Six jours pendant lesquels aucun de ces « amis » qui traînaient au snack n’est venu le voir. « Kot sa bann kamarad-la ? Mo garson inn fer sis zour dan lopital, personn pa inn amenn mem enn ver delo pou li », lâche le père, meurtri.
Interrogé par les enquêteurs de la CID de Terre-Rouge, assistés par la DCIU, Daren avait reconnu avoir commis les deux vols. Il avait toutefois affirmé avoir été agressé par des membres du public avant son arrestation. Se plaignant de malaise, il avait été transporté à l’hôpital SSRN où il avait été admis.
« Mo dakor li’nn fer enn erer, me pa ti bizin bat li e touy li koumsa »

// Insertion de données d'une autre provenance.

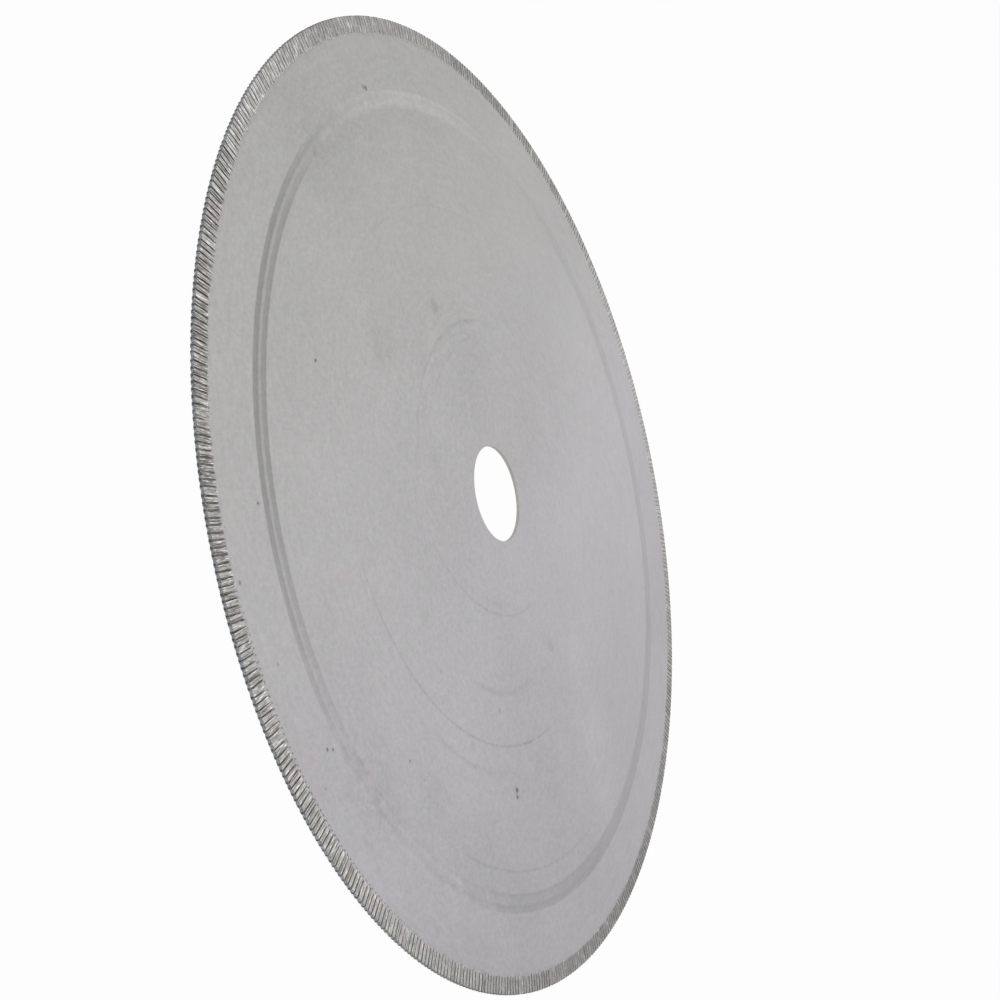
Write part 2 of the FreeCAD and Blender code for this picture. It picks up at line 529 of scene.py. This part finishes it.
def dentMarks(s):
    # small dents just past the gashes, where the knives of the roller left the steel
    around = 2 * math.pi * outerRadius
    turn = around / rim["turns"]
    pitch = (turn - rim["turnGap"]) / rim["gashesPerTurn"]
    gashPlace = (s.turned - s.inward * (math.tan(math.radians(rim["lean"])) / around)) * rim["turns"]
    gashPlace = gashPlace.fraction() * turn - rim["turnGap"] / 2 - steel["dentShift"]
    off = abs((gashPlace / pitch).fraction() - 0.5) * pitch
    dents = 1 - s.step(off + s.grit * 0.3, 0.14, 0.34)
    dents = dents * s.between(s.inward, *steel["places"]["dents"])
    return dents * s.between(s.turned, 0.02, 0.045, 0.1, 0.17)


def bandColour(s, colour, inBand, streak, fine, contrast):
    # lands, gashes and edge, laid over the plate's colour, with painted highlights, and painted shade in the
    # gashes and on the edge wall
    shown, places = steel["shown"], steel["places"]
    colour = s.mix(inBand, colour, steel["land"])
    stained = s.step(s.noise(s.place, steel["scales"]["rust"], 3.0, 0.6), 0.55, 0.75)
    colour = s.mix(inBand * stained * shown["rust"], colour, steel["rust"])
    # painted highlights: bright glints past the gashes' inner ends and scattered over the lands
    burrs = s.between(s.inward, *places["burrs"]) * s.step(s.grit, 0.1, 0.2)
    glints = s.larger(burrs, s.step(s.inward, 0.1, 0.4) * inBand * s.step(fine, 0.1, 0.2))
    colour = s.mix(glints * shown["glints"], colour, steel["glint"])
    chips = s.between(s.inward, *places["chips"]) * s.step(streak - s.grit * 0.6, 0.1, 0.17)
    colour = s.mix(chips * shown["chips"], colour, steel["seam"])
    colour = s.mix(dentMarks(s) * shown["dents"], colour, steel["seam"])
    # painted shade in the gashes: the deeper a place lies, the darker it is painted
    sunk = bandHalf - rim["landDrop"] - abs(s.z) + s.grit * 0.07 + streak * 0.06
    gashShade = s.step(sunk, *steel["gashDark"]) * inBand
    colour = s.mix(gashShade * shown["gashes"] * contrast, colour, steel["seam"])
    # painted shade on the edge wall, set by how far its face turns from the blade's faces, lighter towards its
    # rounded corners
    facing = abs(s.parts(s.node("ShaderNodeTexCoord", out="Normal"))[2])
    edgeShade = (1 - s.step(facing, 0.55, 0.8)) * (1 - s.step(s.inward, 0.4, 0.6))
    edgeShade = edgeShade * (1 - s.step(abs(s.z) + streak * 0.2, 0.24, 0.38))
    edgeTipShade = 1 - s.step(s.inward + s.grit * 0.08, 0.06, 0.14)  # painted shade, darkest at the very edge, where the lips of the gashes stand out a little
    return s.mix(edgeShade * shown["edge"], colour, s.mix(edgeTipShade, steel["edge"], steel["mouth"]))


def steelFinish():
    material = bpy.data.materials.new("groundSteel")
    material.use_nodes = True
    s = SteelShader(material.node_tree)
    streak, fine = streaksAlongGashes(s)
    inBand = 1 - s.step(s.inward + streak * 1.6, rim["inward"][-2] - 0.1, rim["inward"][-1])
    contrast = s.paintedShadingRound("contrast")
    ringShading, inTracks = paintedRingShading(s)
    tone, grain = plateTone(s)
    tone = tone + useMarksAndShading(s)

    colour = s.mix(s.step(s.x * 0.4 - s.y * 0.9, -110, 40), steel["plateWarm"], steel["plateCool"])
    colour = bandColour(s, colour, inBand, streak, fine, contrast)
    colour = s.mix(1 - s.step(s.radius, boreRadius + 0.02, boreRadius + 0.08), colour, steel["bore"])
    ragged = s.moved(s.noise(s.place, 0.7, 2.0) * 1.2 - 0.6, s.grit * 1.5)
    for x, y, size, strength in marks["specks"]:
        speck = (1 - s.step(s.away(ragged, x, y), size * 0.3, size)) * s.upper * strength
        colour = s.mix(speck, colour, steel["speck"])
    # the band's streaks and grit, and its painted reflection and shade round the blade
    bandStreaksAndShading = streak * steel["streak"] + fine * steel["fineStreak"] + s.grit * steel["grit"]
    bandStreaksAndShading = 1 + (bandStreaksAndShading * contrast + s.paintedShadingRound("band") - 1) * inBand
    shade = tone * ringShading * bandStreaksAndShading
    tint = (s.noise(s.place, steel["scales"]["tint"], 2.0, 0.5) - 0.5) * steel["tint"]
    shades = s.vector(shade * (1 + tint), shade * (1 - tint), shade * (1 + tint * 0.6))
    colour = s.mix(1.0, colour, shades, "MULTIPLY")

    height = grain * 0.5 + (s.grit + streak) * inBand * 1.5
    bump = s.node("ShaderNodeBump", {}, {
        "Strength": steel["bump"], "Distance": steel["bumpDepth"] * mm, "Height": height})
    roughness = steel["roughPlate"] + (steel["roughBand"] - steel["roughPlate"]) * inBand
    roughness = roughness + grain * steel["roughGrain"] - inTracks * steel["smoothTracks"]
    surface = s.node("ShaderNodeBsdfPrincipled", {}, {
        "Base Color": colour, "Metallic": steel["metal"], "Roughness": roughness, "Normal": bump})
    s.node("ShaderNodeOutputMaterial", {}, {"Surface": surface})
    return material


blade = bpy.data.objects.new("sawBlade", bladeMesh())
scene.collection.objects.link(blade)
for polygon in blade.data.polygons:
    polygon.use_smooth = polygon.center.xy.length < (outerRadius - rim["bandStart"]) * mm
blade.data.set_sharp_from_angle(angle=math.radians(plate["sharp"]))
blade.data.materials.append(steelFinish())
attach(blade, "root")
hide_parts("blade")
print("blade made, triangles:", sum(len(polygon.vertices) - 2 for polygon in blade.data.polygons))


# Floor, light and camera

studio = {
    "floorRadius": 12.0,  # metres
    "floorSides": 64,
    "floorColour": 0.9,
    "floorGlow": 0.95,  # share of plain white that camera and mirror rays see in the floor
    "skyDark": 0.38,
    "skyBright": 1.2,
    "skyFrom": -0.9,  # dark up to here and bright from there, along X
    "skyTo": 1.2,
    "skySides": 0.9,  # how much darker the sky is at both sides, along Y
    "skyFall": 1.4,  # above 1, most of that comes near the sides
    "skyFront": 0.08,  # and how much more so towards -Y
    "keyWatts": 8.0,
    "keyPlace": (-0.2, 0.1, 1.7),
    "keySize": 1.5,
}

view = {
    "lens": 52.66,
    "turned": 64.184,  # degrees that the blade's face is turned away from the camera
    "tipped": -9.872,
    "right": -1.065 * mm,  # where the camera sees the middle of the blade
    "down": -1.664 * mm,
    "distance": 384.618 * mm,
    "nearest": 0.01,  # metres
}


def seenDirectly(s):
    path = [s.node("ShaderNodeLightPath", out=name) for name in
            ("Is Camera Ray", "Is Glossy Ray", "Is Transmission Ray")]
    return s.larger(s.larger(path[0], path[1]), path[2])


def floor():
    mesh = bpy.data.meshes.new("floor")
    radius, sides = studio["floorRadius"], studio["floorSides"]
    around = [2 * math.pi * k / sides for k in range(sides)]
    mesh.from_pydata([(radius * math.cos(a), radius * math.sin(a), bladeLow.z) for a in around],
                     [], [list(range(sides))])
    made = bpy.data.objects.new("floor", mesh)
    scene.collection.objects.link(made)
    material = bpy.data.materials.new("paleFloor")
    material.use_nodes = True
    s = Shader(material.node_tree)
    plain = s.node("ShaderNodeBsdfDiffuse", {}, {"Color": grey(studio["floorColour"])})
    glow = s.node("ShaderNodeEmission", {}, {"Color": grey(1.0)})
    surface = s.node("ShaderNodeMixShader", {}, {0: seenDirectly(s) * studio["floorGlow"], 1: plain, 2: glow})
    s.node("ShaderNodeOutputMaterial", {}, {"Surface": surface})
    mesh.materials.append(material)


def sky():
    world = bpy.data.worlds.new("studio")
    world.use_nodes = True
    scene.world = world
    s = Shader(world.node_tree)
    along, sideways, _ = s.parts(s.node("ShaderNodeTexCoord", out="Generated"))
    brighter = s.step(along, studio["skyFrom"], studio["skyTo"])
    level = studio["skyDark"] + (studio["skyBright"] - studio["skyDark"]) * brighter
    level = level * (1 - abs(sideways) ** studio["skyFall"] * studio["skySides"] + sideways * studio["skyFront"])
    camera = s.node("ShaderNodeLightPath", out="Is Camera Ray")
    strength = level + (1 - level) * camera
    background = s.node("ShaderNodeBackground", {}, {"Color": grey(1.0), "Strength": strength})
    s.node("ShaderNodeOutputWorld", {}, {"Surface": background})


def lamp():
    light = bpy.data.lights.new("key", "AREA")
    light.energy = studio["keyWatts"]
    light.size = studio["keySize"]
    made = bpy.data.objects.new("key", light)
    made.location = studio["keyPlace"]
    made.rotation_euler = (-Vector(studio["keyPlace"])).to_track_quat("-Z", "Y").to_euler()
    scene.collection.objects.link(made)


def photoCamera():
    # the blade's axes as the camera sees them (right, down, forward), turned round into the camera's own axes
    turned, tipped = math.radians(view["turned"]), math.radians(view["tipped"])
    normal = Vector((math.sin(turned) * math.cos(tipped), math.sin(tipped),
                     -math.cos(turned) * math.cos(tipped)))
    along = Vector((math.cos(turned), 0, math.sin(turned)))
    across = normal.cross(along)
    middle = Vector((view["right"], view["down"], view["distance"]))
    place = Vector((-middle.dot(along), -middle.dot(across), -middle.dot(normal)))
    right, up, back = [Vector((along[k], across[k], normal[k])) * sign
                       for k, sign in ((0, 1), (1, -1), (2, -1))]
    data = bpy.data.cameras.new("photoCamera")
    data.lens = view["lens"]
    data.clip_start = view["nearest"]
    made = bpy.data.objects.new("photoCamera", data)
    made.matrix_world = Matrix.Translation(place) @ Matrix((right, up, back)).transposed().to_4x4()
    scene.collection.objects.link(made)
    scene.camera = made


floor()
sky()
lamp()
photoCamera()
print("floor, light and camera made")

Le 22 décembre, il avait obtenu son autorisation de sortie et avait été conduit au centre de détention de Piton. Mais le lendemain, alors que les agents le tiraient de sa cellule pour le placer dans leur véhicule afin de se rendre en cour de Pamplemousses, il a succombé à ses blessures. « Mo dakor li’nn fer enn erer, me pa ti bizin bat li e touy li
koumsa », lâche Logen.
Les limiers de la MCIT ont arrêté trois hommes : Pazhany Ben Moodaly, 32 ans, Seeva Veerasamy, 62 ans, et Shamougen Veerasamy, 26 ans. Lors de leurs auditions respectives, chacun a livré sa version des faits concernant le déroulement de l’incident. Selon leurs déclarations, Daren se serait rendu au domicile de Pazhany Ben Moodaly, où il aurait été surpris en pleine action. Les autres individus concernés auraient alors été alertés et se seraient rendus sur place.
Les suspects contestent toute intention de tuer, affirmant ne pas avoir voulu causer la mort de la victime. Ils soutiennent n’avoir infligé que quelques gifles, selon leurs propos. Les policiers dépêchés sur les lieux ont procédé à leur identification.
Présentés vendredi devant la cour de Pamplemousses, les trois hommes ont été provisoirement inculpés avant d’être reconduits en cellule policière. L’enquête se poursuit et les forces de l’ordre sont toujours à la recherche d’autres personnes susceptibles d’être impliquées dans cette affaire.
Pour Logen Rungasamy, reste l’amertume d’une reconstruction avortée. Son fils s’était levé à 3 heures du matin pour faire tourner son snack, avait organisé ses affaires, semblait enfin sur la bonne voie. Puis il avait suffi de deux semaines d’absence, de quelques « amis » qui traînaient tard le soir, pour que tout bascule. « Si seulement il m’avait écouté… » répète-t-il. Mais il est trop tard.